I also don’t expect Qatar’s correct relations with Iran to change, whatever hopes Mr. Kushner may have in that regard.

The boycott was imposed in June, 2017, with the active encouragement of Donald Trump. Only in the fall of 2017 did Trump back off and begin making up with Qatar. The blockading Quartet countries nevertheless kept the pressure on, preventing Qatar from importing food through Saudi Arabia or from using their air space. They also plotted to destabilize the Qatari currency and trumped up charges against the country of backing terrorism (which is ridiculous).

Back in 2017, the blockading Quartet may have plotted the overthrow and death of the reigning Emir, Sheikh Tamim b. Hamad Al Thani. Ironically, Kushner may have been in on the plot. The Turkish parliament halted any such plans by voting to send hundreds of Troops to Qatar as a signal that the powerful Turkish military would not put up with such a regime change.

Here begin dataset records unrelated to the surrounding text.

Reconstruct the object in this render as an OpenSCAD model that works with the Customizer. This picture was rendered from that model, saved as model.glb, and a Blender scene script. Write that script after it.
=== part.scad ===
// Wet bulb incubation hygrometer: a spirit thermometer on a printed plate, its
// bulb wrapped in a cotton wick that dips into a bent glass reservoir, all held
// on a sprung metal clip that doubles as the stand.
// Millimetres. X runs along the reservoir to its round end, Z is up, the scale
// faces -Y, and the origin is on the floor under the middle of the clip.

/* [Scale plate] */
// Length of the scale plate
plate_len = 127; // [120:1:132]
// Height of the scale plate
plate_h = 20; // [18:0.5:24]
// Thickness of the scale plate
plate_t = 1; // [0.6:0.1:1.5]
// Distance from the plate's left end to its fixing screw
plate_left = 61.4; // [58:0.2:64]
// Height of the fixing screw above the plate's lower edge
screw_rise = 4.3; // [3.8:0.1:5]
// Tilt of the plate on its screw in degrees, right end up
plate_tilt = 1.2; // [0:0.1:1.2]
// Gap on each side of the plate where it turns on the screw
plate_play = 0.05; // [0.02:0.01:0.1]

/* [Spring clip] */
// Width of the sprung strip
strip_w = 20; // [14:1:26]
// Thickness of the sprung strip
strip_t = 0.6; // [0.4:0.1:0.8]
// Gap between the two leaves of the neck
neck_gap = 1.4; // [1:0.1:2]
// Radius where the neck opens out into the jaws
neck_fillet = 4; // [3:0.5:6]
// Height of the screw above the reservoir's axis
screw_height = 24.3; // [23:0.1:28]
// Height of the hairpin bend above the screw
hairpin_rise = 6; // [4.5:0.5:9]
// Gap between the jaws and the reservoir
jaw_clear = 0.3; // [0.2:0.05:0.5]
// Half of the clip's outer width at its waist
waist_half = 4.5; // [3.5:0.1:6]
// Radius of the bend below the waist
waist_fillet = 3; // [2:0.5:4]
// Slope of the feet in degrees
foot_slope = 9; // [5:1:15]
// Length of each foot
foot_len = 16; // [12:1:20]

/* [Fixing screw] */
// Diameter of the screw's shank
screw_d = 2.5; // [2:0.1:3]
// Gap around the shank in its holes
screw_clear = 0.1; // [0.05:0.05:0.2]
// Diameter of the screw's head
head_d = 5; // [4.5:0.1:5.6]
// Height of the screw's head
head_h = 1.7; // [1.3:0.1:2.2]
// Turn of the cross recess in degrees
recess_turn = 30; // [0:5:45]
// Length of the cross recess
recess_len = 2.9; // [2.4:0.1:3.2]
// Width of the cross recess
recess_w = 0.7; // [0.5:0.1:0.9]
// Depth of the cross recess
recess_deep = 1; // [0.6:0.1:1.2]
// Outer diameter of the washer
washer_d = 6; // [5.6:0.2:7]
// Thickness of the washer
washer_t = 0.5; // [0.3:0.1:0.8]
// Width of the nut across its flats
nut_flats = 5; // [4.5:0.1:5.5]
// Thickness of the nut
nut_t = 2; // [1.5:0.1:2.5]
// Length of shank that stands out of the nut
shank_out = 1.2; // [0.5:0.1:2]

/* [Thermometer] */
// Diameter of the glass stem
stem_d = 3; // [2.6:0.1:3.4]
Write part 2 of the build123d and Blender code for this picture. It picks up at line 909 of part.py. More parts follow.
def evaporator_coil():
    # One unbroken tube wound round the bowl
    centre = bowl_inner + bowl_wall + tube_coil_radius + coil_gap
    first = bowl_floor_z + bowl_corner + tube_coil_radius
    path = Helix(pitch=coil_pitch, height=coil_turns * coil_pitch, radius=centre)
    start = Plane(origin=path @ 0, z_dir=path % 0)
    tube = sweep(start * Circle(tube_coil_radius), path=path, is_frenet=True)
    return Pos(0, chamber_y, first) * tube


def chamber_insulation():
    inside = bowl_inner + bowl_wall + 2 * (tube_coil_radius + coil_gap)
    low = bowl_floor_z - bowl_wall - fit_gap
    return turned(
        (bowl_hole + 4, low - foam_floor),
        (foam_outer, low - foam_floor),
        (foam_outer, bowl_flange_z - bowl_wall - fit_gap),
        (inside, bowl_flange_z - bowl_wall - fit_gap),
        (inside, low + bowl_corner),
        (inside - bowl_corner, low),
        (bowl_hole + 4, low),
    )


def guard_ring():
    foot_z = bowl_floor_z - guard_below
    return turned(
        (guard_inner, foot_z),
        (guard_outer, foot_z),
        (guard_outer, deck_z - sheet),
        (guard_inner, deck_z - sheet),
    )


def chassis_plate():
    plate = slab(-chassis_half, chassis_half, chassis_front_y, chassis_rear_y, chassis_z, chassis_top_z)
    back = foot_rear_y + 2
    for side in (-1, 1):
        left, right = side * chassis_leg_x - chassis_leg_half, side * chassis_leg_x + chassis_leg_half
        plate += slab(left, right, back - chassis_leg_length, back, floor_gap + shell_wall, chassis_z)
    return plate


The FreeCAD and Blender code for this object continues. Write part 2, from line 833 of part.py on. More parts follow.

Likewise, the US secretary of defense, James Mattis, and the secretary of state, Rex Tillerson, worked behind the scenes to protect Qatar. The small state hosts the al-Udeid US Air Force Base, with some 12,000 military personnel, from which US sorties are flown against ISIL in Iraq, Syria and Afghanistan. Qatar is also a major natural gas exporter, in which ExxonMobil, of which Tillerson was the CEO before joining the Trump administration, was well aware and he hoped for an increased share for his old company of this valuable resource.

It should be remembered that Kushner has only partially helped fix what he and Trump broke.

Qatar survived, and has now had a victory of sorts. The major credit likely goes to the incoming Biden administration. We’re seeing signs that Biden’s determination to fix some of the dysfunctions of US Middle East policy is already having an effect, two weeks before he even takes office.